*Request*. Extract each line of the data and write it out again exactly.

*Data lines*.
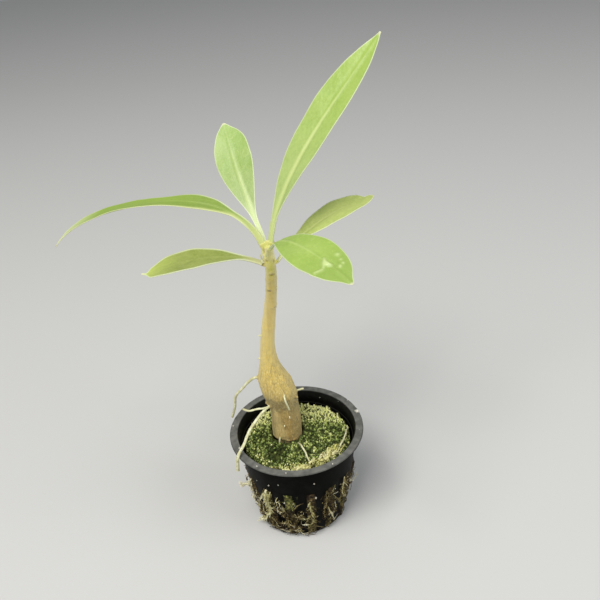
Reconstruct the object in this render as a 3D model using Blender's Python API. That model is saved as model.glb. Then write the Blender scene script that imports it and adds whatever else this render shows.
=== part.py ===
"""A young ant plant in a slotted net pot.

Units are metres, +Z is up, and the origin is the centre of the pot's underside.
The pot stands on its floor, the root medium fills it and swells out of its
slots, a moss cushion covers the medium, and the swollen stem base stands in a
plain hole through the moss. Three pairs of leaves sit at the top of the stem.
"""

import math
import random

import bmesh
import bpy
from mathutils import Matrix, Vector, noise

MM = 0.001
GAP = 0.3 * MM            # clearance between neighbouring pieces

# The pot
POT_HEIGHT = 43.5 * MM
LIP_RADIUS = 27.5 * MM
LIP_THICKNESS = 0.9 * MM
MOUTH_RADIUS = 24.2 * MM
WALL = 1.1 * MM
FLOOR = 1.2 * MM
SHOULDER_DEPTH = 15.5 * MM   # the solid band below the rim
SHOULDER_RADIUS = 22.9 * MM
FOOT_RADIUS = 17.8 * MM
FOOT_CHAMFER = 0.8 * MM
INNER_FOOT_RADIUS = 16.0 * MM   # where the flat floor ends
FILLET_TOP = 2.6 * MM           # where the floor's fillet meets the wall
LIP_EDGE = 0.3 * MM             # softness of the lip's edges
POT_SIDES = 60
SLOTS = 15
SLOT_PHASE = math.radians(-80.7)   # direction of one slot, from +X
SLOT_WIDTH = 3.8 * MM
SLOT_INNER_RADIUS = 11.5 * MM
SLOT_INNER_WIDTH = 2.2 * MM

# The root medium and its moss
MEDIUM_TOP = 33.0 * MM
MOSS_TOP = 38.4 * MM
MOSS_DOME = 1.2 * MM
MOSS_RADIUS = 21.8 * MM
MOSS_TUFT = 2.8 * MM
MOSS_RELIEF = 1.9 * MM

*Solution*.
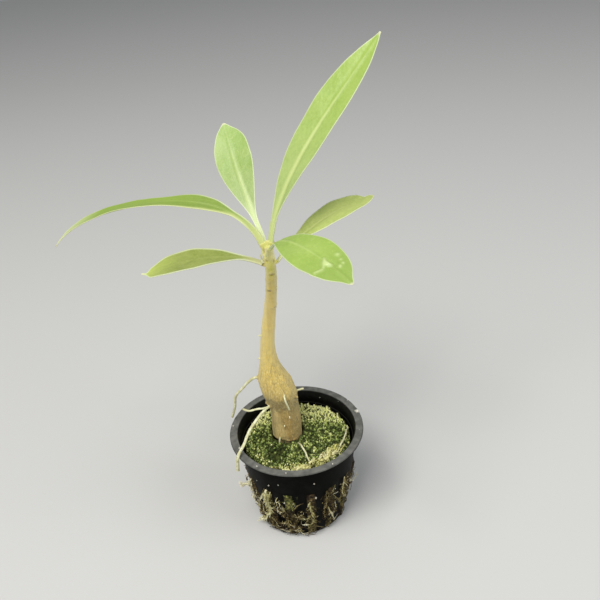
Reconstruct the object in this render as a 3D model using Blender's Python API. That model is saved as model.glb. Then write the Blender scene script that imports it and adds whatever else this render shows.
=== part.py ===
"""A young ant plant in a slotted net pot.

Units are metres, +Z is up, and the origin is the centre of the pot's underside.
The pot stands on its floor, the root medium fills it and swells out of its
slots, a moss cushion covers the medium, and the swollen stem base stands in a
plain hole through the moss. Three pairs of leaves sit at the top of the stem.
"""

import math
import random

import bmesh
import bpy
from mathutils import Matrix, Vector, noise

MM = 0.001
GAP = 0.3 * MM            # clearance between neighbouring pieces

# The pot
POT_HEIGHT = 43.5 * MM
LIP_RADIUS = 27.5 * MM
LIP_THICKNESS = 0.9 * MM
MOUTH_RADIUS = 24.2 * MM
WALL = 1.1 * MM
FLOOR = 1.2 * MM
SHOULDER_DEPTH = 15.5 * MM   # the solid band below the rim
SHOULDER_RADIUS = 22.9 * MM
FOOT_RADIUS = 17.8 * MM
FOOT_CHAMFER = 0.8 * MM
INNER_FOOT_RADIUS = 16.0 * MM   # where the flat floor ends
FILLET_TOP = 2.6 * MM           # where the floor's fillet meets the wall
LIP_EDGE = 0.3 * MM             # softness of the lip's edges
POT_SIDES = 60
SLOTS = 15
SLOT_PHASE = math.radians(-80.7)   # direction of one slot, from +X
SLOT_WIDTH = 3.8 * MM
SLOT_INNER_RADIUS = 11.5 * MM
SLOT_INNER_WIDTH = 2.2 * MM

# The root medium and its moss
MEDIUM_TOP = 33.0 * MM
MOSS_TOP = 38.4 * MM
MOSS_DOME = 1.2 * MM
MOSS_RADIUS = 21.8 * MM
MOSS_TUFT = 2.8 * MM
MOSS_RELIEF = 1.9 * MM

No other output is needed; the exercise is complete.